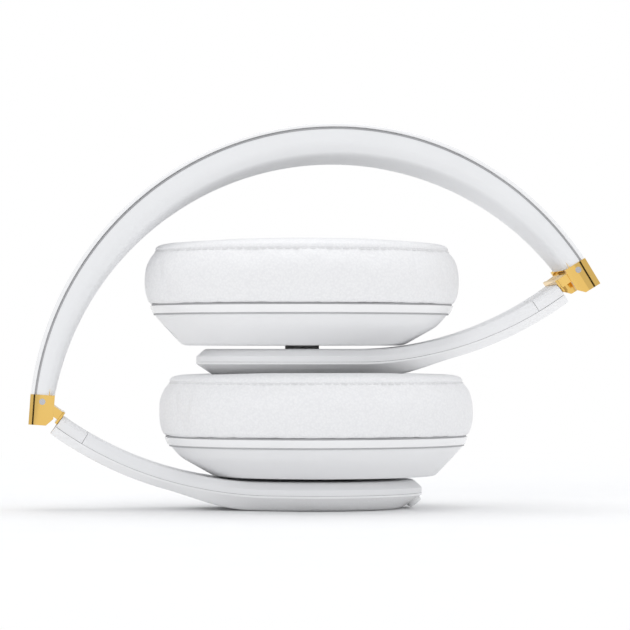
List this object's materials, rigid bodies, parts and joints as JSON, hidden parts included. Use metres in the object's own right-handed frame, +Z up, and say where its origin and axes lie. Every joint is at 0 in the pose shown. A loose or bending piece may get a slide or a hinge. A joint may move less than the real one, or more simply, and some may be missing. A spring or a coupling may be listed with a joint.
{
  "type": "folding over-ear headphones",
  "caption": "Wireless over-ear headphones, folded: padded headband, hinged and sliding arms, tilting oval ear cups with soft cushions.",
  "frame": {"origin": "centre of the folded part's footprint, on the surface it stands on", "axes": "+X across the folded headband, from the wearer's right hinge towards the left one; +Y along the ear cups' short axis, away from the front view; +Z up"},
  "size_m": [0.167, 0.0754, 0.1124],
  "materials": {
    "white_matte": "matte white moulded plastic",
    "white_gloss": "satin to gloss white plastic",
    "gold": "polished pale gold",
    "leather": "fine pebbled white leatherette over foam",
    "cloth": "dark open acoustic cloth",
    "steel": "spring and stainless steel",
    "board": "circuit board",
    "dark_plastic": "black glass-filled plastic",
    "battery_wrap": "heat-shrunk cell",
    "magnet": "driver frame and magnet",
    "diaphragm": "thin polymer film",
    "light_pipe": "clear light pipe",
    "socket_metal": "plated socket",
    "band_pad": "soft-touch padded underside"
  },
  "bodies": {
    "arm_right": {"arm_outer_cover_right": "white_gloss", "arm_inner_cover_right": "white_matte", "charge_light_pipes": "light_pipe", "main_board": "board", "gimbal_post_right": "dark_plastic", "gimbal_inner_pin_right": "steel", "pod_screws_right": "steel"},
    "power_key": {"power_button": "white_gloss"},
    "slider_right": {"slider_rail_right": "steel", "slider_collar_right": "white_matte", "hinge_knuckle_right": "gold"},
    "headband": {"headband_cover": "white_gloss", "headband_frame": "dark_plastic", "headband_spring": "steel", "headband_pad": "band_pad", "hinge_bracket_left": "gold", "hinge_pin_left": "steel", "hinge_bracket_right": "gold", "hinge_pin_right": "steel"},
    "slider_left": {"slider_rail_left": "steel", "slider_collar_left": "white_matte", "hinge_knuckle_left": "gold"},
    "arm_left": {"arm_outer_cover_left": "white_gloss", "arm_inner_cover_left": "white_matte", "button_board": "board", "gimbal_post_left": "dark_plastic", "gimbal_inner_pin_left": "steel", "pod_screws_left": "steel"},
    "centre_key": {"centre_button": "white_gloss"},
    "volume_key": {"volume_ring": "white_gloss"},
    "gimbal_right": {"gimbal_ring_right": "dark_plastic"},
    "gimbal_left": {"gimbal_ring_left": "dark_plastic"},
    "cup_right": {"cup_shell_right": "white_matte", "gimbal_outer_pins_right": "steel", "bezel_ring_right": "white_matte", "baffle_plate_right": "dark_plastic", "baffle_screws_right": "steel", "driver_right": "magnet", "driver_diaphragm_right": "diaphragm", "acoustic_cloth_right": "cloth", "cushion_right": "leather", "charging_socket": "socket_metal"},
    "cup_left": {"cup_shell_left": "white_matte", "gimbal_outer_pins_left": "steel", "bezel_ring_left": "white_matte", "baffle_plate_left": "dark_plastic", "baffle_screws_left": "steel", "driver_left": "magnet", "driver_diaphragm_left": "diaphragm", "acoustic_cloth_left": "cloth", "cushion_left": "leather", "battery": "battery_wrap", "jack_socket": "socket_metal"}
  },
  "joints": [
    {"name": "slide_right", "type": "hinge", "parent": "arm_right", "child": "slider_right", "pos_m": [-0.01464, 0, 0.1088], "axis": [0, 1, 0], "range_deg": [0, 11], "deforming": ["cushion_right"]},
    {"name": "fold_right", "type": "hinge", "parent": "slider_right", "child": "headband", "pos_m": [-0.0795, 0, 0.0317], "axis": [0, -1, 0], "range_deg": [0, 50]},
    {"name": "fold_left", "type": "hinge", "parent": "headband", "child": "slider_left", "pos_m": [0.07691, 0, 0.0701], "axis": [0, -1, 0], "range_deg": [0, 81]},
    {"name": "slide_left", "type": "hinge", "parent": "slider_left", "child": "arm_left", "pos_m": [0.01206, 0, 0.1472], "axis": [0, 1, 0], "range_deg": [0, 2.8]},
    {"name": "tilt_right", "type": "hinge", "parent": "arm_right", "child": "gimbal_right", "pos_m": [0.00081, 0, 0.012], "axis": [1, 0, 0], "range_deg": [-1.5, 1.5], "deforming": ["cushion_right"]},
    {"name": "nod_right", "type": "hinge", "parent": "gimbal_right", "child": "cup_right", "pos_m": [0.00081, 0, 0.012], "axis": [0, 1, 0], "range_deg": [-0.5, 1.5], "deforming": ["cushion_right"]},
    {"name": "tilt_left", "type": "hinge", "parent": "arm_left", "child": "gimbal_left", "pos_m": [-0.00339, 0, 0.0504], "axis": [1, 0, 0], "range_deg": [-1.5, 1.5]},
    {"name": "nod_left", "type": "hinge", "parent": "gimbal_left", "child": "cup_left", "pos_m": [-0.00339, 0, 0.0504], "axis": [0, 1, 0], "range_deg": [-1.5, 0.5]},
    {"name": "power_press", "type": "slide", "parent": "arm_right", "child": "power_key", "axis": [-0.6157, 0, 0.788], "range_m": [0, 0.0004], "stiffness_N_per_m": 1500, "springref_m": -0.0002},
    {"name": "centre_press", "type": "slide", "parent": "arm_left", "child": "centre_key", "axis": [0, 0, 1], "range_m": [0, 0.0003], "stiffness_N_per_m": 1500, "springref_m": -0.0002},
    {"name": "volume_rock", "type": "hinge", "parent": "arm_left", "child": "volume_key", "pos_m": [-0.00339, 0, 0.0389], "axis": [0, 1, 0], "range_deg": [-1, 1], "stiffness_Nm_per_rad": 0.5}
  ],
  "couplings": [
    {"joint": "fold_left", "follows": "fold_right", "ratio": 0.42}
  ]
}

********************

AIM OF THE TASK – Track down every line of the material containing the string "bodies", and copy it.

OUTPUT BELOW –
List this object's materials, rigid bodies, parts and joints as JSON, hidden parts included. Use metres in the object's own right-handed frame, +Z up, and say where its origin and axes lie. Every joint is at 0 in the pose shown. A loose or bending piece may get a slide or a hinge. A joint may move less than the real one, or more simply, and some may be missing. A spring or a coupling may be listed with a joint.
  "bodies": {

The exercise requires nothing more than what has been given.